The Factor was joined by two guests who deal with the Florida justice system on a regular basis. Andrea Moore of Florida's Children First said part of the answer is more money. "We don't fund our courts well, we don't fund our police well, and we don't fund child welfare very well. Where people put their money shows where they put their priorities, and children are not a priority in Florida." Professor Charles Rose contended that while the situation is bad, it's not quite as chaotic as the headlines indicate. "If you look at crime statistics across the board, we've done well. But we've had a series of high-profile events that catch everyone's attention and wrench everybody's heart." The Factor concurred, but argued that Florida can still do far more to protect children. "Every week I have to report another brutal murder of a little girl at the hands of a sex offender and watch slugs who protect these offenders not be prosecuted. It's disgraceful."

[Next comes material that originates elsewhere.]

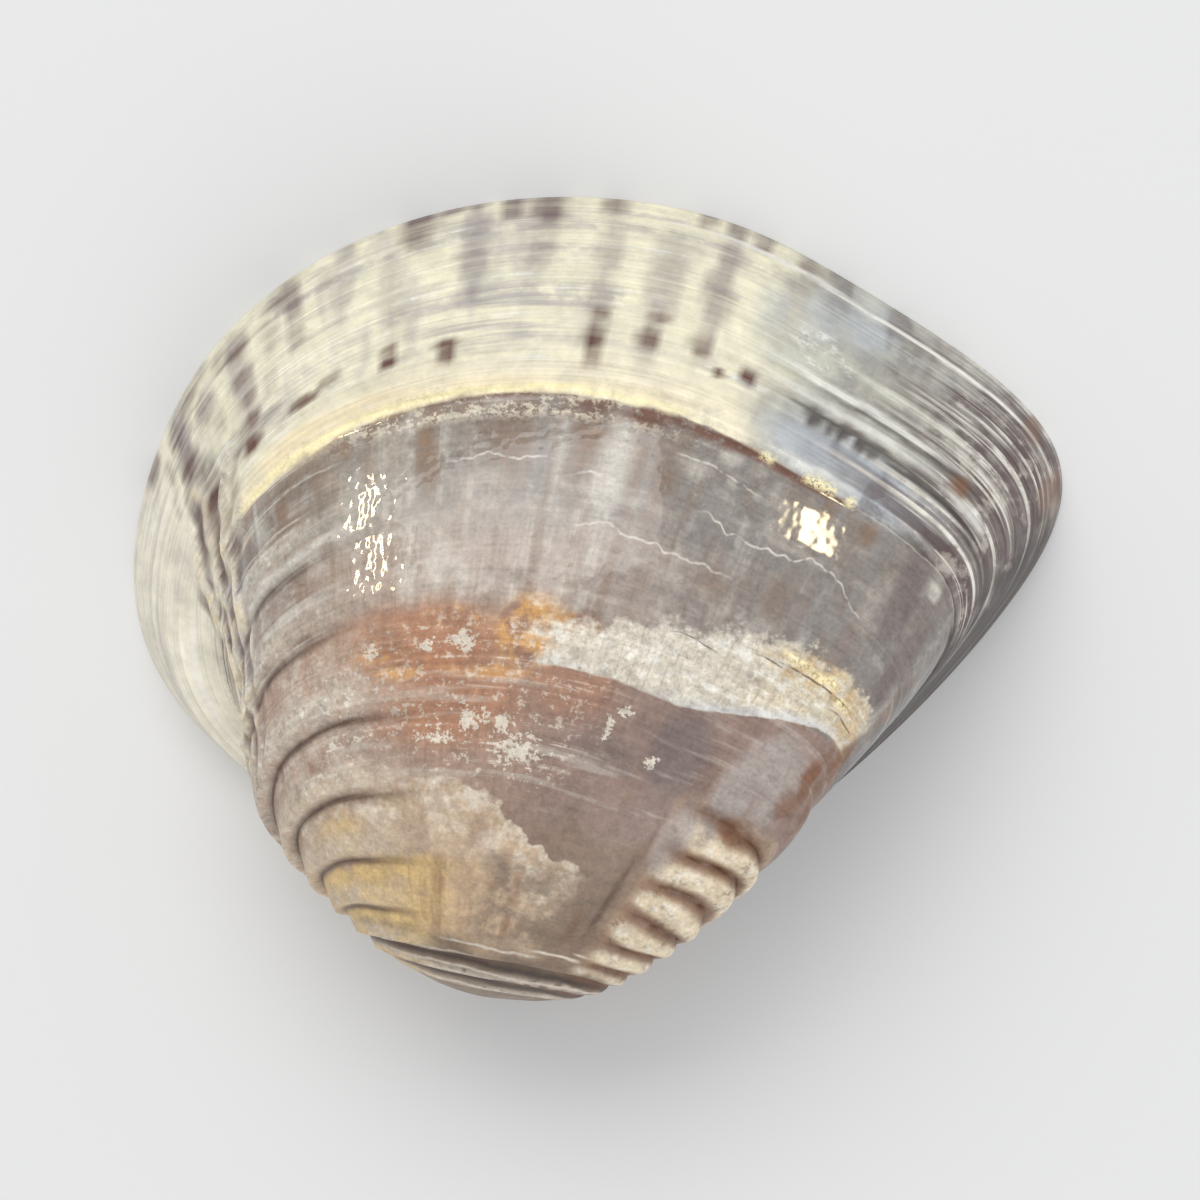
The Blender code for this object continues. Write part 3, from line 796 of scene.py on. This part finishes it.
def paintYoung(under):
    young = fade(stage, 0.505, 0.493)
    return layers(under, [
        ("youngMauve", 1, young),
        ("violetBrown", 1, young, (bearing, 86, 70)),
        ("violet", 1, "violet"),
        ("rust", 1, "rust"),
        ("paleRoll", 0.6, young, (bearing, 92, 112), (clouds[1], 0.66, 0.44)),
        ("brownRay", 0.3, young, (rays, 0.47, 0.34)),
        ("rust", 0.35, young, (bearing, 96, 108), (clouds[2], 0.5, 0.62)),
        ("paleRay", 0.36, young, (lines, 0.54, 0.68)),
        ("rust", 0.8, "orange", (clouds[0], 0.52, 0.4)),
        ("orange", 0.9, "orange", (clouds[0], 0.38, 0.52)),
        ("chalk", 0.7, "orange", (flecks[0], 0.5, 0.66)),
    ])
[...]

|Guests: Brian Doherty, Reason Magazine & John Eastman, Chapman Law School
Under legislation called "Special Order 40," Los Angeles police are forbidden from cooperating with federal immigration authorities or asking criminals about their immigration status. Law professor John Eastman said the policy has been a disaster. "We have violent felons who have been deported and then returned, and the police are still unable to challenge their immigration status. It really is unbearable. We're spending millions of dollars housing illegal immigrants in our prisons and handicapping our police from even asking if they're here illegally." But Brian Doherty of the libertarian magazine Reason defended Special Order 40. "Local police should be concerned with local criminal issues, not enforcing federal immigration law. While it is true that these illegal aliens are technically outlaws, they're not outlaws that citizens of LA should care about. They're not necessarily committing crimes against our person and property."

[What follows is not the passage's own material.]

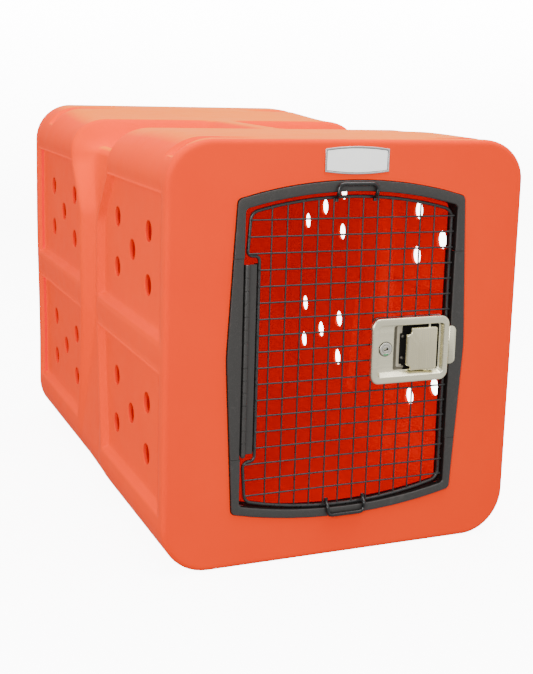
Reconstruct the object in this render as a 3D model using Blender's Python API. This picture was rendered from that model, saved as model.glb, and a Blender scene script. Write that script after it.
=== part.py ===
"""Large rotomoulded animal kennel: one-piece plastic shell, steel door frame, hinged wire door
with a flush paddle latch.

Metres, +Z up. The origin is the centre of the flat base, where the kennel stands on the floor.
The door is in the front face, at -Y, and is hinged on the -X side.
"""

import math

import bmesh
import bpy
from mathutils import Vector

MM = 0.001

# Shell
WIDTH = 607 * MM
HEIGHT = 677 * MM
LENGTH = 942 * MM
WALL = 6 * MM
CORNER_RADIUS = 75 * MM
END_FILLET = 22 * MM
SIDE_TAPER = 9 * MM
TOP_TAPER = 13 * MM
TAPER_START = 440 * MM
TAPER_END = 150 * MM

# Waist channel: half-widths at heights, and depths
WAIST_HALF_WIDTHS = ((0, 100), (100, 100), (314, 67), (502, 67), (586, 135), (640, 147), (677, 147))
WAIST_DEPTHS = ((0, 0), (75, 2), (120, 6), (314, 22), (545, 26), (602, 40), (665, 56), (677, 57))
RIDGE = 3 * MM
CHANNEL_SLOPE = 34 * MM
SPINE_HALF_WIDTH = 11 * MM
SPINE_FOOT = 70 * MM

# Recessed side panels: height ranges, the end near the lobe's face, depth and slope
PANEL_HEIGHTS = ((90 * MM, 314 * MM), (362 * MM, 586 * MM))
PANEL_END = 445 * MM
PANEL_DEPTH = 12 * MM
PANEL_SLOPE = 9 * MM
PANEL_TOP_SLOPE = 4 * MM

# Strap notches over the top corners
NOTCH_STATIONS = (-434 * MM, 372 * MM)
NOTCH_HALF_WIDTH = 7 * MM
NOTCH_DEPTH = 12 * MM

# Vent holes, five to a panel
VENT_RADIUS = 17 * MM
VENT_STATIONS = (162 * MM, 252 * MM, 342 * MM)
VENT_HEIGHTS = ((159 * MM, 201.5 * MM, 244 * MM), (431 * MM, 473.5 * MM, 516 * MM))

# Door frame
FRONT = -LENGTH / 2
GAP = 0.3 * MM
FRAME_PROUD = 4 * MM
FRAME_INNER_X = 181 * MM
HINGE_INNER_X = 182 * MM
FLANGE_THICKNESS = 2.4 * MM
FLANGE_DEPTH = 30 * MM
FRAME_CORNER_X = 193.5 * MM
FRAME_BULGE_X = 206 * MM
FRAME_TOP = 606 * MM
FRAME_BOTTOM = 66 * MM
FRAME_ARC = 707 * MM
FRAME_BAND = 16 * MM
SPLIT_TOP = 490 * MM
SPLIT_BOTTOM = 182 * MM
ARC_STEPS = 12
OPENING_CLEARANCE = 0.8 * MM
RING_THICKNESS = 2 * MM
SCREW_RADIUS = 2.5 * MM
HEAD_RADIUS = 5 * MM
HEAD_HEIGHT = 3 * MM

# Wire door
PITCH = 25.4 * MM
WIRE = 1.4 * MM
EDGE_WIRE = 2.75 * MM
FIRST_VERTICAL = -135.8 * MM
VERTICALS = 12
TOP_HORIZONTAL = 547 * MM
HORIZONTALS = 18
HORIZONTAL_Y = -467.9 * MM
VERTICAL_Y = -465.5 * MM
EDGE_Y = -464.4 * MM
DOOR_HALF_WIDTH = 175 * MM
DOOR_NOTCH_X = -157 * MM
NOTCH_TOP = 488 * MM
NOTCH_BOTTOM = 172 * MM
DOOR_TOP = 580 * MM
DOOR_BOTTOM = 85.5 * MM
DOOR_ARC = 665 * MM
DOOR_CORNER_RADIUS = 18 * MM

# Hinge
HINGE_X = -177 * MM
HINGE_Y = -473 * MM
HINGE_BOTTOM = 183.5 * MM
HINGE_TOP = 480.5 * MM
KNUCKLE_RADIUS = 4.4 * MM
PIN_RADIUS = 1.9 * MM
KNUCKLES = 15
LEAF_THICKNESS = 1.5 * MM
LEAF_EDGE_X = -162.5 * MM
HINGE_TABS = 5

# Stop loops
LOOP_RADIUS = 3.2 * MM
LOOP_HALF_WIDTH = 36.8 * MM
LOOP_CENTRE_X = -0.8 * MM

# Latch
PAN_X = (35.5 * MM, 175.5 * MM)
PAN_Z = (279.5 * MM, 386.5 * MM)
PAN_FRONT = -479.5 * MM
PAN_SHEET = 1.5 * MM
PAN_SKIRT = -471.8 * MM
SHELF_X = 48 * MM
POCKET_X = 78.5 * MM
RECESS_RIGHT = 157 * MM
RECESS_Z = (296.5 * MM, 374 * MM)
SHELF_Y = -470 * MM
POCKET_Y = -463.3 * MM
PLATE_FRONT = -471.5 * MM
PLATE_BACK = -469.6 * MM
TAB_X = 188.5 * MM
TAB_Z = (305 * MM, 368 * MM)
TAB_FRONT = -477.5 * MM
CLAMP_FRONT = -461.2 * MM
CLAMP_BACK = -459.2 * MM
LATCH_SCREWS = ((54.7, 380.6), (156, 380.6), (54.7, 285.8), (156, 285.8))
PADDLE_X = (94 * MM, 150.5 * MM)
PADDLE_Z = (298 * MM, 372.5 * MM)
PADDLE_SHEET = 2 * MM
PIVOT_X = 141 * MM
PIVOT_Y = -473.5 * MM
PIVOT_RADIUS = 2 * MM
BOLT_Z = (325 * MM, 347 * MM)
BOLT_Y = (-459.2 * MM, -449.2 * MM)
BOLT_TIP = 191 * MM
BOLT_TAIL = 132 * MM
LOCK_X = 63 * MM
LOCK_Z = 335.7 * MM
LOCK_RADIUS = 11 * MM
PLUG_RADIUS = 6.5 * MM
CAM_REACH = 19 * MM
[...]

|Guest: Dr. Robi Ludwig, psychotherapist
Jordan Chandler could hold the key to convicting Michael Jackson. Now in his mid-20's, Chandler claimed he was molested by Jackson when he was thirteen and received a $20 million settlement from the pop star. But Chandler is refusing to testify against Jackson in his current trial, and The Factor previously portrayed him as a "villain." Psychotherapist Dr. Robi Ludwig proposed that Chandler is not a villain, but a victim. "He needs to protect himself. It would be ideal if every victim could be an advocate, but some people are not psychologically strong enough. Especially with male victims, who are raised with this notion that they should resist being seduced." The Factor again condemned Chandler for endangering other young children. "Maybe instead of calling Chandler a villain, I should have said he is a weak-kneed wimp. You have to testify or other people will go through the same thing. You have to think about others."
|Guest: Fox News contributor Dick Morris
Former Speaker of the House Newt Gingrich may be contemplating running for President, while Hillary Clinton seems the obvious front-runner on the Democratic side. Fox News analyst Dick Morris said a Newt vs. Hillary match up would be no contest. "If he ran it would be a free ticket for her to be elected. It's hard to imagine a candidate who could alienate people more than Hillary, but Gingrich might. He couldn?t be elected dogcatcher in the United States. There are three people who could defeat Hillary Clinton--Rudy Giuliani, John McCain, and Condoleezza Rice. Anybody else and Hillary is the next President."
|Guests: John Avlon, New York Sun & Dan Gerstein, Democratic strategist
The much-discussed culture gap is apparently affecting major daily newspapers. Circulation is down and there seems to be a growing disparity between the people who produce papers and their customers, the readers. Democratic strategist Dan Gerstein worried that many journalists are out of touch with mainstream Americans. "If you look at the people writing and editing newspapers, they are largely secular professional, and well educated. So there really is a disconnect from the rest of America. With the New York Times in particular, they are catering to one audience, but it's driving away much of the rest of the country." John Avlon of the New York Sun suggested papers may be returning to bad old days. "Politics and media are becoming more polarized, and with newspapers you get something that is dangerous. I think we're actually devolving back to the 19th century when political parties owned newspapers."
|Guest: Steve Rones, civil rights attorney
Same-sex marriage is legal in Massachusetts, and two male sex offenders imprisoned in that state wish to tie the proverbial knot. State corrections officials have denied the request, but civil libertarians believe that is a violation of the inmates' rights. "They should be allowed to marry like anyone else in Massachusetts," argued attorney Steve Hrones. "If you do allow marriage, then you do have to apply it across the board based on fairness. Why are they denying permission to these gays?" The Factor told Hrones he is advocating chaos. "If these reprobates were allowed to marry, every prisoner would want to get married. You know this is insane. They're criminals and they don't have any rights other than water, food, shelter, and protection. Denial of intimacy is one of the punishments you get for being convicted."
|There were many passionate e-mails regarding The Factor's story about 5-year old Tia Hernlen, who called 9-1-1 after discovering her parents' bodies. They were killed by a man after trying unsuccessfully to obtain a restraining order against him. Some excerpts:
Dawn Higgins, Washington NJ: "Your segment on Tia was one of the most moving ever. Our family will help her and I hope all Factor viewers do the same."
Michael Grimler, Santa Fe NM: "The police can not protect everyone. People have to learn to protect themselves and sometimes that means getting a firearm."
Heather LePage, Marshfield WI: "I questioned your motives when you first ran the little girl's 911 call. Now that I see you following through to help her, I admit I was wrong."
Mary Parker, Orlando, Florida: "Central Florida is going to hell in a handbasket. I appreciate your exposing the corruption, Bill."
J.J. Henry, Huntsville TX: "Mr. O'Reilly, how utterly arrogant of you to suggest that a DA in Florida owes you an appearance on The Factor."